Suppose we fit a linear regression model with \(\log(x)\), the log-transformed \(x\), as the predictor variable and \(\log(y)\), the log-transformed \(y\), as the response variable. Under this model, we assume a linear relationship exists between \(\log(x)\) and \(\log(y)\), such that \(\log(y) \sim N(\beta_0 + \beta_1 \log(x), \sigma^2)\) for some \(\beta_0\), \(\beta_1\) and \(\sigma^2\). In other words, we can model the relationship between \(\log(x)\) and \(\log(y)\) using the model in Equation 5.

\[ \log(y) = \beta_0 + \beta_1 \log(x) \qquad(5)\]

Because the response variable is log-transformed, the interpretations on the original scale will be in terms of the median of \(y\) (see the section on the log-transformed response variable for more detail).

Intercept: The intercept is the mean of \(y\) when \(\log(x) = 0\), i.e. \(x = 1\). Therefore, when \(\log(x) = 0\),

\[ \begin{aligned} &\log(y) = \beta_0 + \beta_1 \times 0 = \beta_0 \\[10pt] \Rightarrow &y = \exp\{\beta_0\} \end{aligned} \]

Interpretation: When \(x = 1\) \((\log(x) = 0)\), the median of \(y\) is expected to be \(\exp\{\beta_0\}\).

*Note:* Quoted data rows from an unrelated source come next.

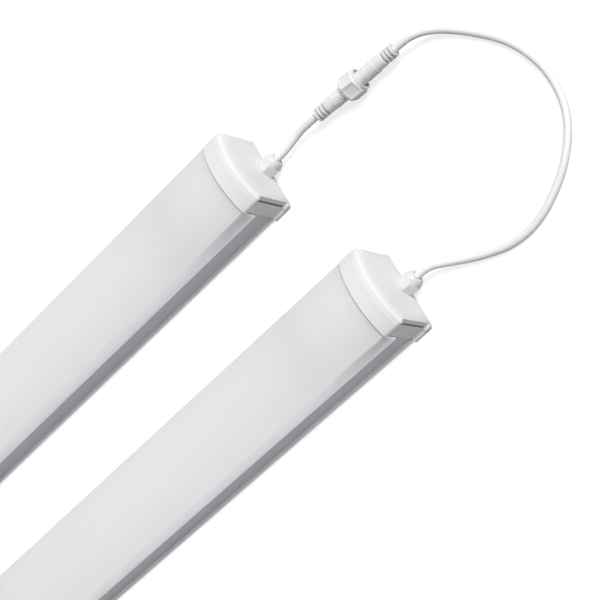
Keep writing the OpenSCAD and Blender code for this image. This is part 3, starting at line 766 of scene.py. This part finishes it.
# %% [markdown]
# Curve to Mesh turns its profile by 180 degrees where the path runs along +X: the profile's X
# becomes -Y and its Y becomes -Z. So both coordinates are written with the opposite sign.
# %% Extrude the diffuser
DIFFUSER_HALF = 277
extrude_tree, ins, out = new_tree("extrude_section", From="point", To="point", Finish="finish")
shape = add(extrude_tree, "GeometryNodeMeshToCurve", {"Mesh": ins["Geometry"]})
line = add(extrude_tree, "GeometryNodeCurvePrimitiveLine",
           {"Start": ins["From"], "End": ins["To"]})
body = add(extrude_tree, "GeometryNodeCurveToMesh",
           {"Curve": line.outputs[0], "Profile Curve": shape.outputs[0], "Fill Caps": True})
send_out(extrude_tree, body.outputs[0], ins["Finish"], out)

for side in SIDES:
    loop = mesh_from("section", [(-y * MM, -z * MM, 0) for y, z in section],
                     [(k, (k + 1) % len(section)) for k in range(len(section))])
    half = Vector((DIFFUSER_HALF * MM, 0, 0))
    values = {"From": HOME[side] - half, "To": HOME[side] + half, "Finish": opal_white[side]}
    dress(grow(f"{side}_diffuser_shell", extrude_tree, values, loop), f"{side}_diffuser")
print("diffuser length in mm:", 2 * DIFFUSER_HALF)

# %% [markdown]
# ## Wiring
# Inside run three wires from end to end, the driver's leads, and the cores of the link cord. A
# wire in a fixture lies straight and turns in short bends, so each is given by its corners, and
# the tree's Fillet Curve rounds them. The corners are in mm from the middle of the fixture. The
# holes of a terminal block are 8 mm apart.
# %% Routes of the wires
PITCH, HOLE_Z, DRIVER_Z, BUNDLE_Y = 8, 10.7, 11.7, 31.7


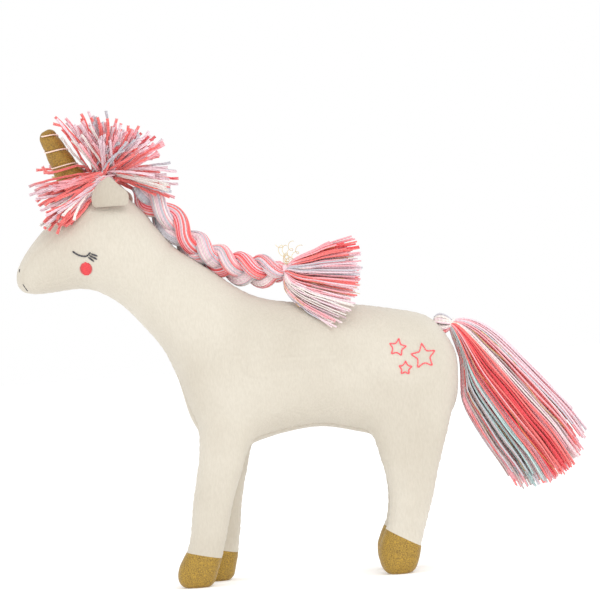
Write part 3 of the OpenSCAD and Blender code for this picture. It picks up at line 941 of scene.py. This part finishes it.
def make_ear_layer(side, side_name, layer, node, depth, thick, edge):
    """A layer bent outwards by a depth and cut smaller than the leaf by the edge."""
    bm = bmesh.new()
    bmesh.ops.create_grid(bm, x_segments=22, y_segments=30, size=1.0)
    rise, left = zip(*EAR_LEFT_EDGE)
    rise_behind, right_edge = zip(*EAR_RIGHT_EDGE)
    for vert in bm.verts:
        u, v = vert.co.x, (vert.co.y + 1) / 2
        low = np.interp(v, rise, left) * edge
        high = np.interp(v, rise_behind, right_edge) * edge
        x = (low + high) / 2 + (high - low) / 2 * u
        puff = depth * (1 - u * u) * math.sin(math.pi * min(v * 0.92 + 0.08, 1.0)) ** 0.7
        z = EAR_HEIGHT * edge * v * (1 - 0.06 * u * u)
        y = side * (EAR_Y + puff + 0.6 * (1 - v))
        vert.co = Vector((EAR_FOOT[0] + x, y, EAR_FOOT[1] + z)) * MM
    bmesh.ops.smooth_vert(bm, verts=bm.verts, factor=0.5, use_axis_x=True, use_axis_y=True,
                          use_axis_z=True)
    bmesh.ops.recalc_face_normals(bm, faces=bm.faces)
    obj = finish_mesh(bm, f"ear_{side_name}_{layer}", SHADED_EAR_COTTON)
    wall = obj.modifiers.new("thickness", "SOLIDIFY")
    wall.thickness = thick * MM
    wall.offset = 0
    fine = obj.modifiers.new("rounded", "SUBSURF")
    fine.levels = fine.render_levels = 1
    take_over(obj)
    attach(obj, "ear_" + side_name)
    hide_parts(f"ear_{side_name}_{node}")


for side, name in ((-1, "left"), (1, "right")):
    make_ear_layer(side, name, "front", "outer", depth=6.0, thick=1.4, edge=1.0)
    make_ear_layer(side, name, "back", "lining", depth=-0.4, thick=1.2, edge=0.97)

# %% [markdown]
# ## Horn
#
# The horn is a stuffed cone of gold cloth with a thread wound round it in a spiral. The thread
# bites into the cloth, so the cone is drawn in under it and bulges between its turns.

# %% Horn
HORN_BASE = np.array([-158.5, 0, 299.5])
HORN_LENGTH = 58.0
HORN_LEAN = math.radians(25)
HORN_PITCH = 13.0


def horn_radius(share):
    if share < 0.9:
        return 12.5 - 6.4 * share
    return 6.74 * math.sqrt(max(1 - ((share - 0.9) / 0.105) ** 2, 0))


def horn_point(share, radius, turn):
    x, y, z = radius * math.cos(turn), radius * math.sin(turn), HORN_LENGTH * share
    lean_x = x * math.cos(HORN_LEAN) - z * math.sin(HORN_LEAN)
    lean_z = x * math.sin(HORN_LEAN) + z * math.cos(HORN_LEAN)
    return (HORN_BASE + [lean_x, y, lean_z]) * MM


def thread_turn(share):
    """The angle at which the thread passes a share of the way up the horn."""
    return -math.pi / 2 - 2 * math.pi * (share - 0.70) * HORN_LENGTH / HORN_PITCH


def make_horn():
    sides, steps = 40, 90
    rings = []
    for i in range(steps):
        share = 0.996 * math.sin(math.pi / 2 * i / (steps - 1)) ** 0.9
        ring = []
        for k in range(sides):
            turn = 2 * math.pi * k / sides
            near = math.cos(turn - thread_turn(share))
            bite = 0.9 * max(near, 0) ** 6 if 0.08 < share < 0.95 else 0
            bulge = 0.35 * (1 - near) / 2
            ring.append(horn_point(share, max(horn_radius(share) - bite + bulge, 0.3), turn))
        rings.append(ring)
    bm = bmesh.new()
    add_loft(bm, rings)
    obj = finish_mesh(bm, "horn_cone", HORN_GOLD)
    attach(obj, "horn")
    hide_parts("horn_cover", "horn_stuffing")
    return obj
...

Slope: The slope is interpreted in terms of the change in the median \(y\) when \(x\) is multiplied by a factor of \(C\), since \(\log(Cx) = \log(x) + \log(C)\). Thus, when \(x\) is multiplied by a factor of \(C\), the change in the median of \(y\) is

\[ \begin{aligned} \exp\{[\beta_0 + \beta_1 \log(Cx)] - [\beta_0 + \beta_1 \log(x)]\} &= \exp\{\beta_1 [\log(Cx) - \log(x)]\} \\[10pt] & = \exp\{\beta_1[\log(C) + \log(x) - \log(x)]\} \\[10pt] & = \exp\{\beta_1 \log(C)\} = C^{\beta_1} \end{aligned} \]

Thus, the median of \(y\) for \(Cx\) is \(C^{\beta_1}\) times the median of \(y\) for \(x\).

Interpretation: When \(x\) is multiplied by a factor of \(C\), the median of \(y\) is expected to multiple by a factor of \(C^{\beta_1}\). For example, if \(x\) is doubled, then the median of \(y\) is expected to multiply by \(2^{\beta_1}\).